CMIP5 Data - Getting Started


NOTES:

1. Access to data.

Anyone can browse the CMIP5 model output archive catalogue, but in order to download data you will be required to register (i.e. open an account) (see step 2 below). Your account will be valid for browsing all data served by the Earth System Grid Federation (ESGF) — CMIP5 plus much, much more. Because different restrictions are placed on different datasets served by ESGF, you must also enroll in one of the two “CMIP5 groups” and agree to the terms of use established for CMIP5 (see step 3 below).

2. Obtaining an ESGF account.

  1. All CMIP5 Model output can be accessed via any one of several websites serving as portals to the ESGF archive.
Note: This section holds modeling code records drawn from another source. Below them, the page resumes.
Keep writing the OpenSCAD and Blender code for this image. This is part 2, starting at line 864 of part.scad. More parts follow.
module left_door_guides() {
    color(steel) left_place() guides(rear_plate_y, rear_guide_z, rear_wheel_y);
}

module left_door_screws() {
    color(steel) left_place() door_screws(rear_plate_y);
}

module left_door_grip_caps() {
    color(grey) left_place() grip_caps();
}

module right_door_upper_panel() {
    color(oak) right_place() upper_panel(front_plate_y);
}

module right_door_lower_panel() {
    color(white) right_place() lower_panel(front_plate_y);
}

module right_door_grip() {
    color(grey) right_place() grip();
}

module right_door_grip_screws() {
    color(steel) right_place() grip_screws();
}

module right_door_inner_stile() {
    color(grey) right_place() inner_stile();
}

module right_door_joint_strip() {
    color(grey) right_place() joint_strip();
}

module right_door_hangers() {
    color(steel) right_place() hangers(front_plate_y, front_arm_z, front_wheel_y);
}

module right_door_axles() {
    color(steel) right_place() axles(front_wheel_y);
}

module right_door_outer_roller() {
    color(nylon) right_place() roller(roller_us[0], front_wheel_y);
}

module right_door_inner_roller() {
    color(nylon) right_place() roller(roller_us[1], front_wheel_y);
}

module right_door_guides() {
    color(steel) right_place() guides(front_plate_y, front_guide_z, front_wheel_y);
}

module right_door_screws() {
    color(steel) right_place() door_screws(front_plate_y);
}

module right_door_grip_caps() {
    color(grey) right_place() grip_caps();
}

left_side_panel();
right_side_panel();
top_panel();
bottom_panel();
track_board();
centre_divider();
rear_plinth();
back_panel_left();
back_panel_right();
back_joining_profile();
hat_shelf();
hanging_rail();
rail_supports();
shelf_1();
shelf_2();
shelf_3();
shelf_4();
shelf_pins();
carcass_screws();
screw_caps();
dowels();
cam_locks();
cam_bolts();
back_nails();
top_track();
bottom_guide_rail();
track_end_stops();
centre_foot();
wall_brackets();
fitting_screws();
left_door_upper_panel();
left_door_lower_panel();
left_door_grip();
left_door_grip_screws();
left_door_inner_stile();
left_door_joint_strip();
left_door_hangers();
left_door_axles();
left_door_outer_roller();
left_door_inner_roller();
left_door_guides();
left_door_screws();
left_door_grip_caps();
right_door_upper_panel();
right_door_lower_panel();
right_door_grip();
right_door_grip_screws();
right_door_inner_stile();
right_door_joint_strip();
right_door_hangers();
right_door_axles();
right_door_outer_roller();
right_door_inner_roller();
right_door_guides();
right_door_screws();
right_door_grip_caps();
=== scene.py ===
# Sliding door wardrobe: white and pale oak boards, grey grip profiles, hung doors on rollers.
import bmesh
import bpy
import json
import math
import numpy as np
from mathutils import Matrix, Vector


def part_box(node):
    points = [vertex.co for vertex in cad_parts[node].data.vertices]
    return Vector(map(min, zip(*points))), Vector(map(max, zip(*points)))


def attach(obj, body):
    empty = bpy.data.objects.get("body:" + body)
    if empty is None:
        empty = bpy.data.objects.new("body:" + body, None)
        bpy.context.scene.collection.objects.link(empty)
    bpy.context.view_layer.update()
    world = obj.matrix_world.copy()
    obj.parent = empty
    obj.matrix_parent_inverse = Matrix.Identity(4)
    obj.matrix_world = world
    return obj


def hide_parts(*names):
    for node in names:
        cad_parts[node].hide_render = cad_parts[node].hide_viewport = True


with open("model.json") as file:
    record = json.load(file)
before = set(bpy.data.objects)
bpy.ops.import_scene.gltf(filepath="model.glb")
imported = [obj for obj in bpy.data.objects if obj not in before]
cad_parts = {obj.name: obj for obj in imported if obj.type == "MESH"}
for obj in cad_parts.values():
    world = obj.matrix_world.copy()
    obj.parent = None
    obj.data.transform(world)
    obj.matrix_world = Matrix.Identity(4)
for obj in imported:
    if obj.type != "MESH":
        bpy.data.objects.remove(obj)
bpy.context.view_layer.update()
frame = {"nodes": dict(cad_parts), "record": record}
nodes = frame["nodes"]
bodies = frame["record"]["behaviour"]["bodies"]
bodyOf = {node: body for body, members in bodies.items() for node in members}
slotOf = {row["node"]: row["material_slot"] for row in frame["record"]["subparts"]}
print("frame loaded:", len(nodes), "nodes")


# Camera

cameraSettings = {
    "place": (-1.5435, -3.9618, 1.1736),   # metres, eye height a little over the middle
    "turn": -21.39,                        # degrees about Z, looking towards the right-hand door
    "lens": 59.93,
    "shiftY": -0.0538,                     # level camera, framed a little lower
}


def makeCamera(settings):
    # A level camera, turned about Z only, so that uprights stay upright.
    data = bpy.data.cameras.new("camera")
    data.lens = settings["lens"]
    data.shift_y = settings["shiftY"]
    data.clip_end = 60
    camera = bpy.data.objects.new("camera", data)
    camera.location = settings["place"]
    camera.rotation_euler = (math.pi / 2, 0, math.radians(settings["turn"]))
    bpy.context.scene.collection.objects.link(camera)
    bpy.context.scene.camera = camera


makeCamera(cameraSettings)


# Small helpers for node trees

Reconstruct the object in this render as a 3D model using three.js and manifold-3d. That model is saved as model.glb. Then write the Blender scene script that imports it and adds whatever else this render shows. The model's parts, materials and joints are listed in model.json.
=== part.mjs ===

Note that these portals supersede the old gateways to CMIP3 data and also the ESG “gateways” originally used to access CMIP5 output that were deprecated in September 2012 (e.g., pcmdi3.llnl.gov). Although nearly a dozen ESGF portals currently exist, the following sites provide the most reliable and complete access to CMIP5 output (as of November 2012): The other nodes are listed on the home page of any of the above sites (in a box at the right of the page).
  2. Who should register?
    Anyone not already registered to download CMIP5 output. If you were previously registered to download CMIP3 output, but have not yet registered to obtain CMIP5 output, you will have to register. Those of you already registered to download CMIP5 data (by registering at the now deprecated “gateways” referred to in 2a) may continue to do so without re-registering. If you are one of these users, your registration has been transferred to the new system, and you have already been assigned a new openID, which is of the form https://esgf-node.llnl.gov/esgf-idp/openid/[your user name] . You must use this new openID (and your original password) on the new portals listed in 2a.
  3. To open an account, you should access one of the portals listed in 2a above. If you are solely interested in CMIP5 output, it is recommended (as of September 2012) that you register at esgf-node.llnl.gov. Once registered, you are free to access data through any of the portals in the federation.
  4. Portals have registration procedures that are not all identical but are all quite straightforward. The following registration instructions apply specifically to the PCMDI portal.
    1. Go to and click on the “Login” tab at the top of the page. (Please use Firefox 7+, Safari 5+ or Chrome 16+ )
    2. Click on “Create new Account” and provide the information requested.
    3. On completing your input, an email will immediately be sent to you, which will include a link (URL) that you must click on to complete your registration. Note that registration will enable you to login and search the CMIP5 archive through any of the ESGF portals, but (as described in step 3 below) you’ll have to enroll in one of the two CMIP5 user groups before you’ll be able to actually download data.
    4. The email sent to you will also contain your permanent OpenID, which you should record for future reference. You will need your OpenID and password in order to download any model output either through the portal interface or using a wget script generated through the portal web interface.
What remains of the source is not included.